Description
RAIDAR is a Berklee/MIT music licensing platform designed by Berklee students, for Berklee students to make money from their songs. Berklee students, alumni and faculty can license their songs to visual media students. RAIDAR is powered by Open Music technology, an industry consortium of 300+ members including streaming services and major labels, and is a tool for artist education and career sovereignty.
This course, the first of a two-course series, will use RAIDAR as a pedagogical tool to demonstrate experientially how the stakeholders across the music value chain interact and how intellectual property is distributed and commercialized across this chain. Through a grounding in the concepts related to RAIDAR, spread across many disciplines with the music industry, and then through experiential learning and work in the project itself, students will come away with an understanding of what it takes to build a business in the music industry, and the personal experience of helping to create a real-world startup themselves.
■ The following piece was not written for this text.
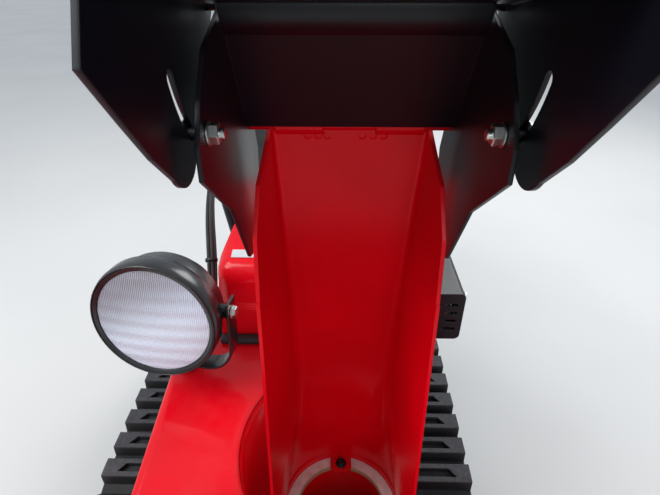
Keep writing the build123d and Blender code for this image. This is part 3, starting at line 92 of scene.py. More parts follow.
class Look:
    """A node material while it is built.

    Attributes:
        place: Object coordinates.
        colour: the colour so far.
        rough: the roughness so far.
        height: the coarse relief, where the finish has one.
    """
    colour: Link
    rough: Link
    height: Link | None = None

    def __init__(self, name: str) -> None:
        """Starts an empty material.

        Args:
            name: the material's name.
        """
        self.material = bpy.data.materials.new(name)
        self.material.use_nodes = True
        self.material.node_tree.nodes.clear()
        self.place = self.add("TexCoord").outputs["Object"]

    def add(self, kind: str, settings: dict | None = None, links: dict | None = None) -> Node:
        """Adds one shader node.

        Args:
            kind: the node's type, without its ShaderNode prefix.
            settings: attributes, or inputs by name or number, with their values.
            links: inputs by name or number, with the sockets that feed them, or with the nodes
                whose first available output does.

        Returns:
            The new node.
        """
        tree = self.material.node_tree
        made = tree.nodes.new("ShaderNode" + kind)
        for key, value in (settings or {}).items():
            if isinstance(key, str) and hasattr(made, key):
                setattr(made, key, value)
            else:
                made.inputs[key].default_value = value
        for key, source in (links or {}).items():
            if isinstance(source, Node):
                source = next(out for out in source.outputs if out.enabled)
            tree.links.new(source, made.inputs[key])
        return made

    def cover(self, shares: Sequence[Link], code: str, rough: float | None = None) -> None:
        """Lays another surface over the look.

        Args:
            shares: how much of it shows; they are multiplied.
            code: its colour.
            rough: its roughness, or None where that stays.
        """
        share = shares[0]
        for more in shares[1:]:
            share = self.add("Math", {"operation": "MULTIPLY"}, {0: share, 1: more})
        self.colour = self.add("Mix", {"data_type": "RGBA", 7: linear(code)}, {0: share, 6: self.colour})
        if rough is not None:
            self.rough = self.add("Mix", {"data_type": "FLOAT", 3: rough}, {0: share, 2: self.rough})

    def distance(self, centre: Node | tuple[float, float, float], mask: tuple[int, int, int]) -> Node:
        """Measures how far each point lies from a centre.

        Args:
            centre: the centre in m, or the node that gives it.
            mask: 1 for each axis that counts, else 0.

        Returns:
            The node that gives the distance in m.
        """
        fixed = isinstance(centre, tuple)
        arm = self.add("VectorMath", {"operation": "SUBTRACT"} | ({1: centre} if fixed else {}),
                       {0: self.place} | ({} if fixed else {1: centre}))
        flat = self.add("VectorMath", {"operation": "MULTIPLY", 1: mask}, {0: arm})
        return self.add("VectorMath", {"operation": "LENGTH"}, {0: flat})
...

The first semester will focus on the ecosystem in which RAIDAR is built, including the legal, business and technical concepts, and the skills they will need to contribute to the development of RAIDAR as a business.
In the next course, students will work on the RAIDAR team through a practicum, drafting legal documents and intellectual property education tools, conducting business development, designing and implementing marketing and communication strategies, and participating in an interdisciplinary, student-led team that sustains RAIDAR, with guidance by BerkleeICE and Music Business faculty.